Five normalization forms exist. If you follow the rules for the first rule of normalization, your database can be described as "in first normal form." This is represented by the symbol 1NF for first normal form, 2NF for second normal form, and so on.
Each rule of normalization depends on the previous rule for successful implementation, so to be in second normal form (2NF), your database must also follow the rules for first normal form.
A typical relational database used in a business environment falls somewhere between second and third normal form. It is rare to progress past the third normal form because fourth and fifth normal form are more academic than practical in real-world environments.
Following is a brief description of the first three rules of normalization.
The first rule of normalization requires removing repeating data values and specifies that no two rows can be identical in a table. This means that each table must have a logical primary key that uniquely identifies a row in the table.
Consider a table that has four columns, PublisherName, Title1, Title2, and Title3 for storing up to three titles for each publisher. This table is not in first normal form due to the repeating Title columns. The main problem with this design is it limits the number of titles associated with a publisher to three.
Removing the repeating columns so there is just a PublisherName column and a single Title column puts the table in first normal form. A separate data row is stored in the table for each title published by each publisher. The combination of PublisherName and Title becomes the primary key that uniquely identifies each row and prevents duplicates.
A table is considered to be in second normal form if it conforms to the first normal form and all nonkey attributes of the table are fully dependent on the entire primary key. If the primary key consists of multiple columns, then nonkey columns should depend on the entire key and not just on a part of the key. A table with a single column as the primary key is automatically in second normal form.
Assume you need to add the Publisher address to the database. Adding it to the table with the PublisherName and Title column would violate second normal form. The primary key consists of both PublisherName and Title, but the PublisherAddress attribute is an attribute of the Publisher only. It does not depend on the entire primary key.
To put the database in second normal form requires adding an additional table for storing publisher information. One table consists of the PublisherName column and PublisherAddress. The second table contains the PublisherName and Title columns. To retrieve the PublisherName, Title, and PublisherAddress information in a single result would require a join between the two tables on the PublisherName column.
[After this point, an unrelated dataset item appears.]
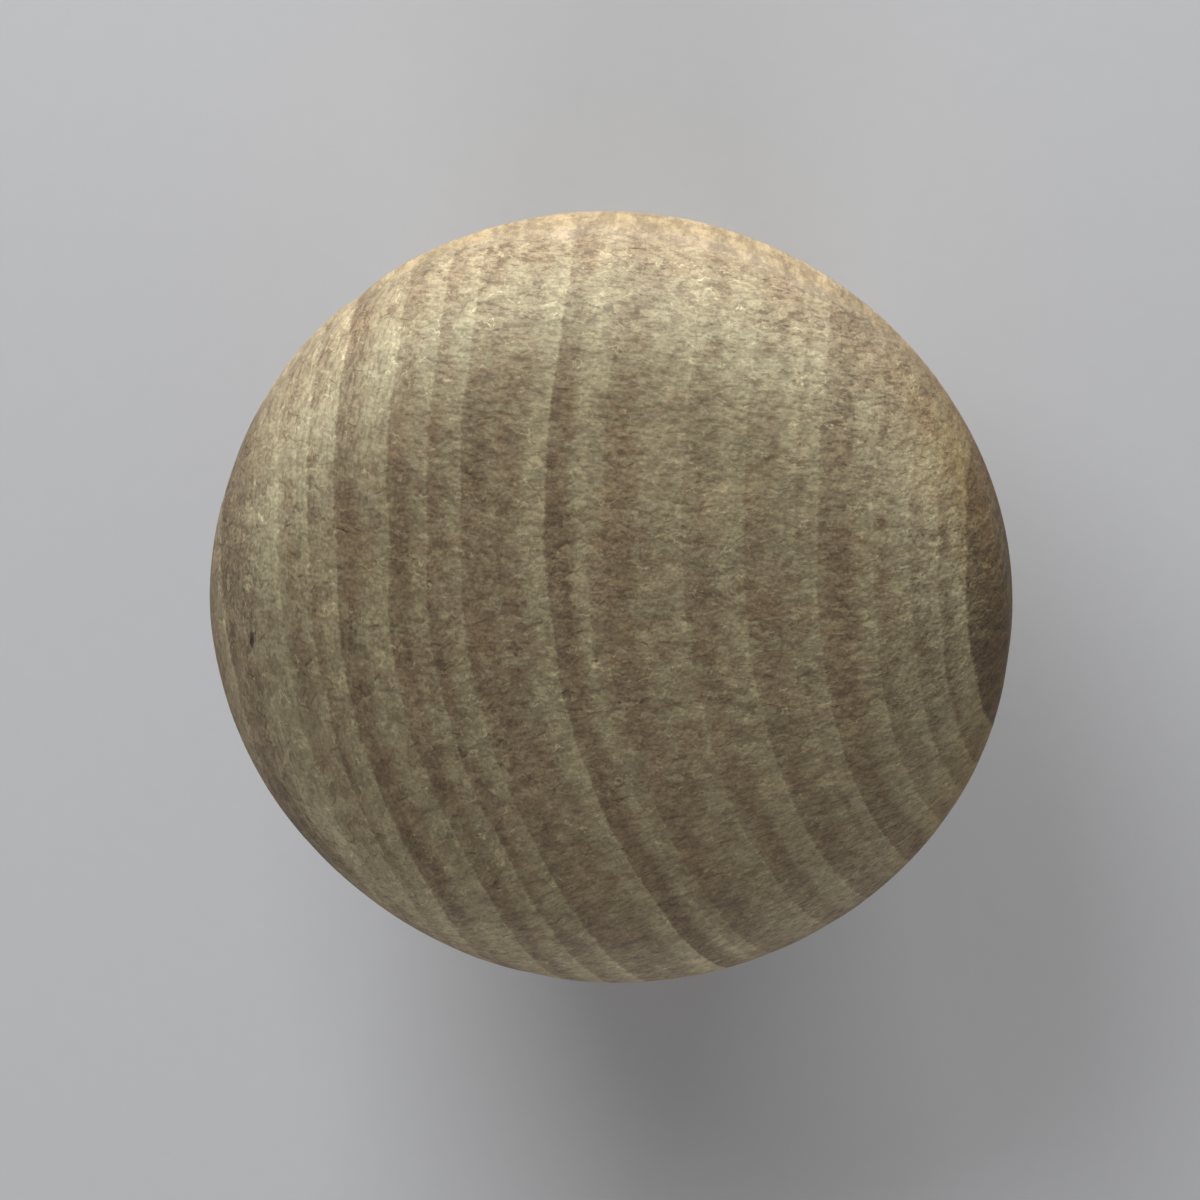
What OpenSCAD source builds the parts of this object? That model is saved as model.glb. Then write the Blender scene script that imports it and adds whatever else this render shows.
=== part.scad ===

A table is considered to be in third normal form if it already conforms to the first two normal forms and none of the nonkey columns are dependent on any other nonkey columns. All such attributes should be removed from the table.
Following is an example that comes up often during database architecture. Suppose that an employee table has four columns: EmployeeID (the primary key), salary, bonus, and total_salary, where total_salary = salary + bonus. Existence of the total_salary column in the table violates the third normal form because a nonkey column (total_salary) is dependent on two other nonkey columns (salary and bonus). Therefore, to conform to the third rule of normalization, you must remove the total_salary column from the employee table.
The following are the major advantages of normalization:
Because information is logically kept together, normalization provides a better overall understanding of the system.
Because of controlled redundancy of data, normalization can result in fast table scans and searches (less physical data has to be processed).
Because tables are smaller with normalization, index creation and data sorts are much faster.
With less redundant data, it is easier to maintain referential integrity for the system.
Normalization results in narrower tables. Because you can store more rows per page, more rows can be read and cached for each I/O performed on the table. This results in better I/O performance.
One result of normalization is that data is stored in multiple tables. To retrieve or modify information, you usually have to establish joins across multiple tables. Joins are expensive from an I/O standpoint. Multitable joins can have an adverse impact on the performance of the system. The following sections discuss some of the denormalization techniques that you can use to improve the performance of the system.
A wise, old database architect I knew passed on a wise, old adage to me: "Normalize 'til it hurts, denormalize 'til it works." To put this into use, try to put your database in third normal form initially. After this is done, when you're ready to implement the physical structure, drop back from third normal form where excessive table joins are hurting performance. One of the common mistakes I've seen is when developers make too many assumptions and over- denormalize the database design before even a single line of code has been written to even begin to assess the database performance.